Last season, the Fultons added a new piece of equipment to one of their collection systems that uses a vacuum to increase sap production. The advantage: a 50 percent increase in sap.

The disadvantage?

“When you put a vacuum on your pipelines, you find all your leaks,” Fulton said.

Sugar camp
The sugar camp is the heart of the operation, and Fulton is proud of the new insulated building that sits near the farmhouse. Until the 1960s, the operation was done in the “sugar bush” — back in the woods where the trees are tapped. Around 1960, Fulton’s dad, Gene, who died last spring, built a sugar camp closer to the farmhouse. For decades, that was where the sap was boiled down into syrup, first over a wood fire, and later, using natural gas heat. Today, to heat their smaller, more efficient evaporator (the “cooker”), the Fultons have found that fuel oil is the best choice.

Between the 2006 and 2007 seasons, the family completely remodeled the sugar camp with a new roof, concrete floors and a ventilation system Fulton designed to handle the steam produced by the sugaring process. Fulton is clearly proud of the new building, and equally proud that its walls — for sentimental reasons — are the original wood walls from the first sugar camp.

Inside the sugar camp, just beyond the stacks of galvanized steel collection buckets, a temperature-controlled room houses something else Fulton is proud of: his reverse osmosis machine.
This piece of modern technology can take 500 gallons of sap and remove 400 gallons of water from it in just one hour. This means that only the remaining 100 gallons has to be boiled, cutting down on time and labor.

The concentrated sap is sent to the evaporator, where it is boiled at high temperatures until it is almost ready to be called maple syrup. The final cooking takes place in a smaller pan, followed by filtering and bottling.

Syrup business
People don’t understand why pure maple syrup costs so much, Fulton said — until they see what goes into making it.
“If people see how it’s made, they will buy it,” said Fulton, whose $43-per-gallon price was one of the lowest in the area last season.

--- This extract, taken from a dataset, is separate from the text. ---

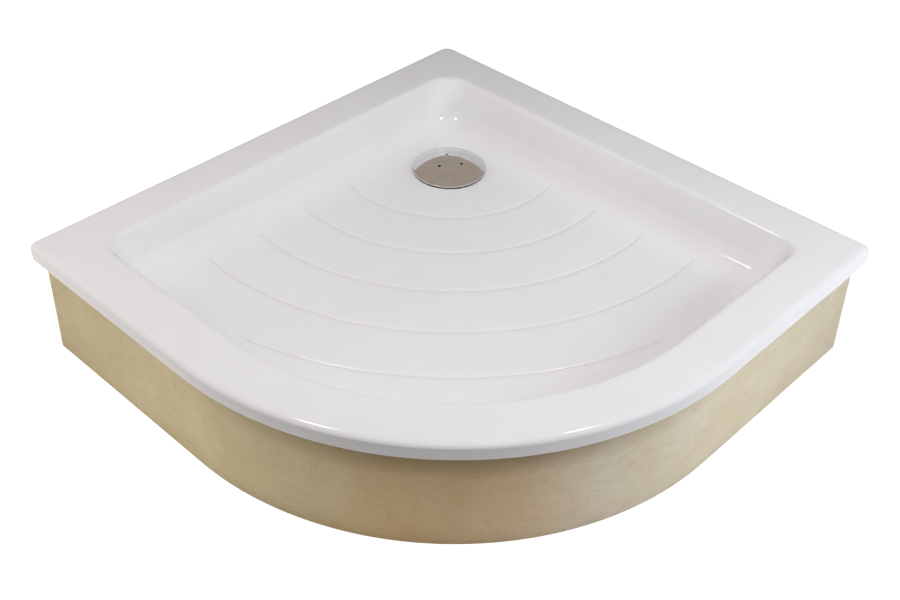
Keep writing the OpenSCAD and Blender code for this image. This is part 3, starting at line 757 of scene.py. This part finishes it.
# %% Pieces from trees and from sections
def made_by(tree, name, finish_name, source, values, sharp=40):
    """Runs a tree on a source piece, removes the source and returns the result as a piece."""
    bpy.context.view_layer.update()
    mesh = run_tree(name, tree, {**values, "Source": source, "Finish": material_named(finish_name)})
    bpy.data.objects.remove(source)
    result = bpy.data.objects.new(name, mesh)
    scene.collection.objects.link(result)
    smooth(mesh, sharp)
    sides = np.zeros(len(mesh.loops), np.int32)
    mesh.loops.foreach_get("edge_index", sides)
    open_edges = int((np.bincount(sides, minlength=len(mesh.edges)) != 2).sum())
    print(name, len(mesh.polygons), "faces,", open_edges, "open edges")
    return result


def solid_of(name, section_points, steps=120, centre=CENTRE):
    """A closed solid turned from a section. A row at radius 0 becomes one point."""
    bm = bmesh.new()
    add_faces(bm, *turned(section_points, steps, centre))
    return piece(name, bm)


# %% [markdown]
# ## The chromed cover
# A pressed brass disc, domed by 11 mm, with a rounded edge that turns down to the floor and three
# small holes. It is turned from its section: the dome's arc, the edge's small arc, the upright
# edge and the dome's underside. The holes come afterwards from the punching tree.

# %% Cover
COVER_R, COVER_RISE, COVER_EDGE, COVER_T = 0.0565, 0.011, 0.0015, 0.0012
COVER_LOW = APEX + SLOPE * COVER_R + 0.003
COVER_TURN = math.radians(26)
COVER_HOLES, COVER_HOLE_CIRCLE, COVER_HOLE_R = 3, 0.020, 0.0022
COVER_STEPS = 172   # with 160, an edge ran so close to a drill that a lid stayed over one hole
dome_r = (COVER_R ** 2 + COVER_RISE ** 2) / (2 * COVER_RISE)
dome_z = COVER_LOW + COVER_EDGE + COVER_RISE - dome_r
edge_soft = 0.0014


def dome(r, radius):
    return dome_z + math.sqrt(radius ** 2 - r ** 2)


edge_tilt = math.asin((COVER_R - edge_soft) / dome_r)
edge_start = COVER_R - edge_soft * (1 - math.sin(edge_tilt))
edge_z = dome(COVER_R - edge_soft, dome_r) - edge_soft * math.cos(edge_tilt) - 0.0001
cover_rows = [(r, dome(r, dome_r)) for r in np.linspace(0, edge_start, 46)]
cover_rows += [(COVER_R - edge_soft + edge_soft * math.sin(a), edge_z + edge_soft * math.cos(a))
               for a in np.linspace(edge_tilt, math.pi / 2, 9)[1:]]
low_soft = 0.0004
cover_rows += [(COVER_R, COVER_LOW + low_soft), (COVER_R - low_soft / 2, COVER_LOW),
               (COVER_R - COVER_T + low_soft / 2, COVER_LOW),
               (COVER_R - COVER_T, COVER_LOW + low_soft)]
cover_rows += [(r, dome(r, dome_r - COVER_T)) for r in np.linspace(COVER_R - COVER_T, 0, 24)]
plate = solid_of("cover plate", cover_rows, COVER_STEPS)
waste_cap = made_by(punch, "waste_cap", "polished_chrome", plate, {
    "Holes": COVER_HOLES, "Circle radius": COVER_HOLE_CIRCLE, "Hole radius": COVER_HOLE_R,
    "Turn": COVER_TURN,
    "Centre": (float(CENTRE[0]), float(CENTRE[1]), dome_z + dome_r), "Depth": 0.03}, sharp=50)

# %% [markdown]
# ## The strainer
# It shows once the cover is lifted off: a thin plastic disc with a knob and three circles of
# holes. The disc is turned, and the punching tree runs once for each circle.

# %% Strainer
STRAINER_R, STRAINER_Z, STRAINER_T, STRAINER_HOLE = 0.0301, 0.092, 0.0016, 0.0021
KNOB_R, NECK_R, KNOB_TOP = 0.006, 0.004, STRAINER_Z + 0.008
low, high, fillet = STRAINER_Z, STRAINER_Z + STRAINER_T, 0.0004
strainer_rows = [(0, low), (STRAINER_R - fillet, low), (STRAINER_R, low + fillet),
                 (STRAINER_R, high - fillet), (STRAINER_R - fillet, high), (NECK_R + 0.001, high)]
strainer_rows += [(NECK_R + 0.001 * (1 - math.sin(a)), high + 0.001 * (1 - math.cos(a)))
                  for a in quarter(4)[1:]]
strainer_rows += [(NECK_R, KNOB_TOP - 0.0028), (KNOB_R - 0.0008, KNOB_TOP - 0.0025)]
strainer_rows += [(KNOB_R - 0.0008 + 0.0008 * math.cos(a), KNOB_TOP - 0.0012 + 0.0010 * math.sin(a))
                  for a in np.linspace(-math.pi / 2, math.pi / 2, 9)]
strainer_rows += [(0.002, KNOB_TOP - 0.0001), (0, KNOB_TOP - 0.0001)]
strainer_plate = solid_of("strainer plate", strainer_rows, 96)
STRAINER_CIRCLES = ((8, 0.0115), (12, 0.0185), (16, 0.0255))
for count, circle_r in STRAINER_CIRCLES:
    strainer_plate = made_by(punch, "strainer_plate", "grey_polypropylene", strainer_plate, {
        "Holes": count, "Circle radius": circle_r, "Hole radius": STRAINER_HOLE, "Turn": 0.0,
        "Centre": (float(CENTRE[0]), float(CENTRE[1]), STRAINER_Z), "Depth": 0.006})

# %% [markdown]
# ## The screws
# Three pan-head screws clamp the flange. One is turned with its thread as plain rings, which
# looks the same at this size and stays light, and gets a hexagon socket from a Boolean. The
# repeating tree then sets three of them on their circle.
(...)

While some maple producers expand their product line to include candy and other maple-related items, the Fultons tend to stick with maple syrup. Steve Fulton’s mother, Grace Fulton, sometimes makes maple syrup candy for the Medina County Fair or for craft shows, but she finds the process too time-consuming to think about mass producing it.

Instead, the Fultons sell bulk syrup to Richards Maple Products in Chardon City, and some of that syrup ends up being made into candy — or finds its much-diluted way onto grocery store shelves inside popular brands like Log Cabin or Aunt Jemima. Retail brands advertising “real maple syrup flavor” may contain as little as 2 percent of the real thing.

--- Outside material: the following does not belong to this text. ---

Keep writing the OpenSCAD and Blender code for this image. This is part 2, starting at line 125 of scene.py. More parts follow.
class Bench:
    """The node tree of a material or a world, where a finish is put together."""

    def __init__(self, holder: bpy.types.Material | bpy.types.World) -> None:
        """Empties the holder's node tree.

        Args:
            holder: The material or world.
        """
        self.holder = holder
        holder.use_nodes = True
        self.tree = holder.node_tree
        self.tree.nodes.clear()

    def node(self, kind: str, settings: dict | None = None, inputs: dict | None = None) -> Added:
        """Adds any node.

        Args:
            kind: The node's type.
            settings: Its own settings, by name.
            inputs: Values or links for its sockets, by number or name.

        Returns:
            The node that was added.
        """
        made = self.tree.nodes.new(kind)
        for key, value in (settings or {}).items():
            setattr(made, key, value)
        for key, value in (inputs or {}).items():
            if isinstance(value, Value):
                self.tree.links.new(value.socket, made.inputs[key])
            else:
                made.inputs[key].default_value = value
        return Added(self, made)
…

Some of his customers will give their kids the store-bought syrup, said Fulton, smiling, and save the real stuff for themselves.

Asked for their own favorite maple syrup recipes, Grace Fulton and Steve Fulton’s wife, Beth Fulton, were quick to mention Grace’s baked beans.

But an actual recipe?

Both women laughed.

“It’s a hit-or-miss thing,” Grace Fulton said.
Added Beth Fulton, “A little dab of this, a little dab of that!”

Did you know?
o A grove of sugar trees is called a “sugarbush.”
o In a good season, each tap, or hole, produces about 10 gallons of sap.
o It takes 10 gallons of sap to make a single quart of maple syrup.
o One gallon of syrup requires 35-45 gallons of sap.
o In Northeast Ohio retail stores, you can expect to pay up to $60 per gallon for pure maple syrup; buying direct from producers can save you $15 or more per gallon.
o Out of the 12 maple product-producing states, Ohio usually ranks either 4 or 5, depending on the year.